(422b) Evaluation of the Phase Equilibria of Gas Condensates and Light Petroleum Fractions Using the Saft-Vr Approach

The phase behavior and
thermoynamic properties of gas condensates and petroleum fractions are
important in process simulation, design and operation.  These systems are unique in that the precise
composition of gas condensates and petroleum fractions are undefined, being
complex mixtures of paraffinic, naphthenic and aromatic compounds. Before
theoretical calculations to predict or correlate thermodynamic data can be
performed these fluids need to be characterized.  Several methods have been proposed to characterize petroleum
fractions into pseudocomponents from the available physical property
information such as the density, molecular weight, viscosity and normal boiling
point temperature.

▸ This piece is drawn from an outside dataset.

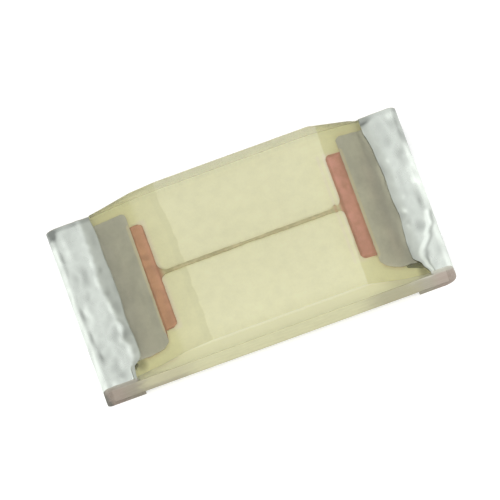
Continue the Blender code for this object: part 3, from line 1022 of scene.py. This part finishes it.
def tin_form(side, co):
    """How far a point stands proud in thousandths of a millimetre, its painted light and shade, and how thin.
    """
    x, y, z = co / MM
    from_end = HALF_LENGTH / MM - side * x
    seed = 11.0 * side
    swell = SWELL * noise.noise(Vector((x + seed, y * 0.6, z)) / SWELL_SIZE)
    crumple = CRUMPLE * creases(Vector((x, y * 0.6, z + seed)), CRUMPLE_SIZE)
    height = swell + crumple
    # The tone is painted light and shade that follows the relief: crests lighter, hollows darker.
    painted_shading = swell + 2.0 * crumple
    thin = 0.0
    if z > TOP_FROM:
        dents = dents_at(side, x, y)
        height += dents
        painted_shading += 1.3 * dents
        past = from_end - between(THICK_ENDS[side], y) + 0.008 * noise.noise(Vector((y / 0.05, seed, 0)))
        thin = 1 / (1 + math.exp(-past / THICK_END_SOFT[side]))
        crest = CREST[side] * bell(past + 0.020, 0.020)
        height += crest - THIN_DROP * thin
        # The plating's crest is also painted lighter, and the back edge painted darker.
        painted_shading += crest
        painted_shading -= BACK_SHADE[side] * step(y, 0.745, 0.775)
    if side == LEFT and z > TOP_FROM:
        off_crease = from_end - between(CREASE, y) - 0.006 * noise.noise(Vector((y / 0.06, 0, 9.0)))
        crease = CREASE_DEPTH * bell(off_crease, 0.020)
        height -= crease
        # The crease is painted darker as well as sunk.
        painted_shading -= crease
    if side == RIGHT:
        # Painted shade on the right cap: over the back of its end and along its inner edge.
        painted_shading -= 4.0 * step(y, 0.38, 0.50) * step(from_end, 0.060, 0.030)
        painted_shading -= 3.0 * bell(x - 1.305, 0.030) * step(z, TOP_FROM, 0.33)
        folded = step(y, -0.20, -0.26) * step(z, 0.20, 0.26)
        offset = 0.85 * (x - between(FOLD, y))
        rise = 6.0 * bell(offset, 0.018) - 3.0 * bell(offset - 0.036, 0.012)
        height += folded * (rise - 5.0 * step(offset, 0.03, 0.12))
        # A painted highlight along the fold's ridge, with painted shade just past it.
        fold_highlight = 16.0 * bell(offset, 0.017) - 6.0 * bell(offset - 0.036, 0.013)
        painted_shading += folded * (fold_highlight + 1.5 * step(offset, 0.045, 0.065))
    # Painted light and shade become a gain on the tin's colour, held between DARKEST and LIGHTEST.
    painted_light = max(DARKEST, min(LIGHTEST, 1 + (PER_RISE if painted_shading > 0 else PER_FALL) * painted_shading))
    # A painted highlight on the rounded ends, left off the back corners and halved over the right cap's fold.
    if side == LEFT:
        end_highlight_share = step(y, 0.66, 0.60)
    else:
        end_highlight_share = step(y, 0.50, 0.40) * (1 - 0.5 * step(y, -0.22, -0.28))
    painted_light *= 1 + END_HIGHLIGHT * end_highlight_share * step(from_end, 0.075, 0.0)
    return height, SIDE_GAIN[side] * painted_light, thin * THIN_SHARE[side]


# %% Tin finish
TIN_COLOUR = (0.604, 0.644, 0.597)
TIN_THIN_COLOUR = (0.418, 0.444, 0.396)
tin_finish, tree, shader, place = new_material("crumpled_tin")
painted_light = node(tree, "ShaderNodeAttribute", attribute_name="painted_light").outputs["Fac"]
thin = node(tree, "ShaderNodeAttribute", attribute_name="thin").outputs["Fac"]
mottle = cloud(stretched(place, 1.0, 2.0, 1.0), 0.05 * MM, 4.0, 0.6)
# The colour is scaled by painted light and shade from the attribute: lighter on crests, the fold and the ends,
# darker in hollows and the crease.
face = scaled(mix(thin, TIN_COLOUR, TIN_THIN_COLOUR), painted_light)
height = colour_surface(shader, place, face, 0.020 * MM, 0.09, 0.6 * MM)
rough = nudged(ramp(mottle, 0.3, 0.7, 0.24, 0.38), thin, 0.12)
fill(shader, {"Metallic": 1.0, "Roughness": rough})
bump(shader, height, 0.0010 * MM, 0.7)
tell("tin finish:", tree)

# %% Tin caps
TIN_SWEEP_STEPS, TIN_SECTION_STEP = 160, 0.010 * MM
TIN_TOP = tin_high.z
TIN_WALLS = (TIN_TOP - COPPER_TOP - SEAM, COPPER_INSET - SEAM, copper_low.z - SEAM)
TIN_TOP_RADIUS = 0.070 * MM
TIN_TIP_RADIUS = 0.002 * MM
TIN_LAND_RADIUS = {LEFT: 0.040 * MM, RIGHT: 0.120 * MM}
KEEP_IN = 0.001
NEAR_LIMIT = 0.02 * MM


def make_tin(side):
    outer_radii = (TIN_TOP_RADIUS, TIN_LAND_RADIUS[side])
    inner_radii = (COPPER_TOP_RADIUS + SEAM, COPPER_LAND_RADIUS[side] + SEAM)
    corners = wrap_corners(side, 0, TIN_WALLS, (TIN_TOP, 0), outer_radii, inner_radii, TIN_TIP_RADIUS)
    row = section(corners, TIN_SECTION_STEP, 4)
    shape, outer_layer = sweep(row, -HALF_WIDTH, HALF_WIDTH, TIN_SWEEP_STEPS)
    painted_light_layer = shape.verts.layers.float.new("painted_light")
    thin_layer = shape.verts.layers.float.new("thin")
    shape.normal_update()
    moves = []
    for vert in shape.verts:
        vert[painted_light_layer] = SIDE_GAIN[side]
        if vert[outer_layer] < 0.5:
            continue
        height, vert[painted_light_layer], vert[thin_layer] = tin_form(side, vert.co)
        facing = Vector((vert.normal.x, 0, vert.normal.z)).normalized()
        if abs(vert.co.x - BAND_EDGE[side]) < 2 * TIN_TIP_RADIUS:
            # The inner edge only sinks, so that its wall stays upright.
            facing = Vector((0, 0, 1))
        if HALF_LENGTH - abs(vert.co.x) < NEAR_LIMIT or vert.co.z < NEAR_LIMIT:
            height = min(height, 0.0) - KEEP_IN
        moves.append((vert, facing * height * MM / 1000))
    for vert, move in moves:
        vert.co += move
        vert.co.x = max(-HALF_LENGTH, min(HALF_LENGTH, vert.co.x))
        vert.co.z = max(0.0, vert.co.z)
    for vert in shape.verts:
        follow_edge(side, vert, laminate_high.z)
    name = SIDE_NAMES[side]
    finish_piece(shape, "crumpled_tin_" + name, tin_finish, ["end_tin_" + name], sharp=50)


for side in (LEFT, RIGHT):
    make_tin(side)

# %% [markdown]
# ## The clear resin
# The cover is cast over the element, so in the real part there is no air under it: copper and film lie in
# it, and it wets the laminate. Air under it would mirror light at its underside and spoil the look, so the
# fine mesh dips a hair into the laminate's top, closes round the foil and laps a hair into the tin. A cube
# with sloped ends could stand for it, but its two slopes differ, and a row of corners says each of them
# plainly. Its flat is paler and its slopes darker and yellower, and its sawn sides are rough.

# %% Resin finish
FLAT_COLOUR = (1.000, 0.992, 0.890)
SHOULDER_COLOUR = (0.870, 0.855, 0.704)
SLOPE_COLOUR = (0.745, 0.728, 0.485)
BREAK_COLOUR = (0.800, 0.792, 0.645)
BACK_BAND_SHADE_COLOUR = (0.895, 0.900, 0.895)
BACK_RIM_SHADE_COLOUR = (0.560, 0.570, 0.430)
SAWN_COLOUR = (0.900, 0.890, 0.725)
DRAGGED_COLOUR = (0.640, 0.620, 0.500)
SAWN_ROUGHNESS = (0.45, 0.45, 0.45)
FLAT_FROM, FLAT_TO = -0.556 * MM, 0.876 * MM
FLAT_SOFT = 0.008 * MM
SHOULDER_FROM = -0.811 * MM
resin_finish, tree, shader, place = new_material("clear_resin")
x, y, z = split(place)
wander = minus(cloud(stretched(place, 1.0, 1.0, 0.5), 0.11 * MM, 2.0), 0.5)
from_flat = nudged(x, wander, 0.045 * MM)
from_flat = maths("ADD", from_flat, ramp(y, 0.30 * MM, 0.62 * MM, 0.0, 0.030 * MM))
to_flat = nudged(nudged(x, wander, 0.020 * MM), y, -0.026)
flat = ramp(from_flat, FLAT_FROM - FLAT_SOFT, FLAT_FROM + FLAT_SOFT)
flat = times(flat, ramp(to_flat, FLAT_TO + FLAT_SOFT, FLAT_TO - FLAT_SOFT))
shoulder = ramp(x, SHOULDER_FROM - 0.05 * MM, SHOULDER_FROM + 0.03 * MM)
shoulder = times(shoulder, ramp(x, 0.1 * MM, 0.0))
to_break = size_of(minus(from_flat, FLAT_FROM - 0.034 * MM))
# Painted shade along the back: a dark rim on the slopes and shoulder, and a grayer band on the flat.
back_rim_shade = ramp(nudged(y, wander, 0.03 * MM), 0.745 * MM, 0.785 * MM, 0.0, 0.8)
back_band_shade = ramp(nudged(y, wander, 0.05 * MM), 0.69 * MM, 0.75 * MM)
sawn = ramp(inward(HALF_WIDTH, y), 0.006 * MM, 0.003 * MM)
high_up = nudged(z, wander, 0.060 * MM)
high_up = ramp(high_up, cover_high.z - 0.060 * MM, cover_high.z - 0.040 * MM)
drag = ramp(nudged(inward(HALF_LENGTH, x), wander, 0.10 * MM), 0.68 * MM, 0.46 * MM, 0.0, 0.9)
face = painted(
    SLOPE_COLOUR,
    (shoulder, SHOULDER_COLOUR),
    (ramp(to_break, 0.040 * MM, 0.020 * MM, 0.0, 0.8), BREAK_COLOUR),
    (back_rim_shade, BACK_RIM_SHADE_COLOUR),
    (flat, mix(back_band_shade, FLAT_COLOUR, BACK_BAND_SHADE_COLOUR)),
    (sawn, painted(SAWN_COLOUR, (high_up, FLAT_COLOUR), (drag, DRAGGED_COLOUR))),
)
polish = ramp(cloud(place, 0.10 * MM, 2.0), 0.3, 0.7, 0.05, 0.11)
fill(shader, {
    "Base Color": face,
    "Roughness": mix(sawn, polish, SAWN_ROUGHNESS),
    "IOR": 1.5,
    "Transmission Weight": 1.0,
})
saw_marks = cloud(stretched(place, 5.0, 1.0, 0.7), 0.02 * MM, 3.0)
soft_height = nudged(times(sawn, saw_marks), cloud(place, 0.09 * MM, 2.0), 0.15)
bump(shader, soft_height, 0.002 * MM, 0.5)
tell("resin finish:", tree)

# %% Resin
COVER_STEP = 0.012 * MM
WET = 0.003 * MM
TONGUE = 0.115 * MM
TONGUE_TOP = COPPER_TOP + 0.0022 * MM
LEFT_EDGE_TOP = laminate_high.z + 0.080 * MM
LEFT_SLOPE = 0.365 * MM
SHOULDER = 0.255 * MM
SHOULDER_DROP = 0.038 * MM
RIGHT_SLOPE = 0.445 * MM
FOOT = 0.036 * MM
FOOT_TOP = laminate_high.z + 0.050 * MM
COVER_INSET = 0.0028 * MM
RIM_ROUND = 0.004 * MM
RESIN_WAVE = 0.0016 * MM
WAVE_FROM = TONGUE_TOP + 0.006 * MM
COVER_SWEEP_STEPS = 110
LAP = 0.010 * MM
left_end, right_end = cover_low.x - LAP, cover_high.x + LAP
cover_floor = laminate_high.z - WET
shoulder_x = cover_low.x + LEFT_SLOPE
cover_corners = [
    (cover_low.x - TONGUE, cover_floor, 0),
    (cover_high.x + TONGUE, cover_floor, 0),
    (cover_high.x + TONGUE, TONGUE_TOP, 0.002 * MM),
    (right_end, TONGUE_TOP, 0),
    (right_end, FOOT_TOP, 0.002 * MM),
    (cover_high.x - FOOT, FOOT_TOP, 0.030 * MM),
    (cover_high.x - FOOT - RIGHT_SLOPE, cover_high.z, 0.045 * MM),
    (shoulder_x + SHOULDER, cover_high.z, 0.300 * MM),
    (shoulder_x, cover_high.z - SHOULDER_DROP, 0.300 * MM),
    (left_end, LEFT_EDGE_TOP, 0.012 * MM),
    (left_end, TONGUE_TOP, 0),
    (cover_low.x - TONGUE, TONGUE_TOP, 0.002 * MM),
]
cover_row = section(cover_corners, COVER_STEP, 0)
cut_y = HALF_WIDTH - COVER_INSET
resin, _ = sweep(cover_row, -cut_y, cut_y, COVER_SWEEP_STEPS)
rims = [
    e for e in resin.edges
    if min(abs(v.co.y) for v in e.verts) > HALF_WIDTH - 2 * COVER_INSET
    and min(v.co.z for v in e.verts) > TONGUE_TOP
]
bmesh.ops.bevel(resin, geom=rims, offset=RIM_ROUND, segments=3, profile=0.5, affect="EDGES", material=-1)
for vert in resin.verts:
    for side in (LEFT, RIGHT):
        follow_edge(side, vert, TONGUE_TOP - SEAM)
    if vert.co.z > WAVE_FROM:
        wave = noise.noise(vert.co / (0.21 * MM)) + 0.4 * noise.noise(vert.co / (0.08 * MM))
        vert.co.z = min(cover_high.z, vert.co.z - (0.5 + 0.5 * wave) * RESIN_WAVE)
bmesh.ops.recalc_face_normals(resin, faces=resin.faces)
finish_piece(resin, "clear_resin_cover", resin_finish, ["clear_cover"], sharp=20)

# %% [markdown]
# ## Check the box and end
# The dressed part has to stay in the solids' box. How far the dressed box differs from the solids' box is
# printed.

# %% Sizes
low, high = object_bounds()
differences = [a - b for a, b in zip([*low, *high], [*cad_low, *cad_high])]
print("box differs by", [round(difference / MM, 4) for difference in differences], "mm")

However these trial-and-error methods require significant
time to implement, and do not have a rigorous basis.  A semicontinous thermodynamics approach was proposed by Cotterman
et al.¹ for polymer and petroleum
systems, and later extended by Behrens and Sandler² to model C₇₊
fractions.  In this work, we combine the
semicontinous thermodynamics method with the SAFT-VR³ equation of state to model
gas condensates and petroleum fractions. 
In earlier work we demonstrated that simple relations for the model
parameters are easily obtained⁴, these are used to
characterize the defined components for the systems studied, taking either
molecular weight or carbon number as inputs. Good agreement is obtained for
between the SAFT-VR calculations and experimental data for dew-bubble curves of
several gas condensates and composition data for reservoir fluids.

References:

¹              R. L. Cotterman, R. Bender,
and J. M. Prausnitz, Industrial & Engineering Chemistry Process Design and
Development 24 (1), 194 (1985); R.
L. Cotterman and J. M. Prausnitz, Industrial & Engineering Chemistry
Process Design and Development 24
(2), 434 (1985).

²              R. A. Behrens and S. I.
Sandler, SPE Reservoir Engineering, 1041 (1988).

³              A. Gil-Villegas, A. Galindo,
P. J. Whitehead, S. J. Mills, and G. Jackson, J. Chem. Phys. 106 (10), 4168 (1997); A. Galindo, L.
A. Davies, A. Gil-Villegas, and G. Jackson, Molecular Physics 93 (2), 241 (1998).

⁴              C. McCabe and G. Jackson,
Phys. Chem. Chem. Phys. 1, 2057
(1999).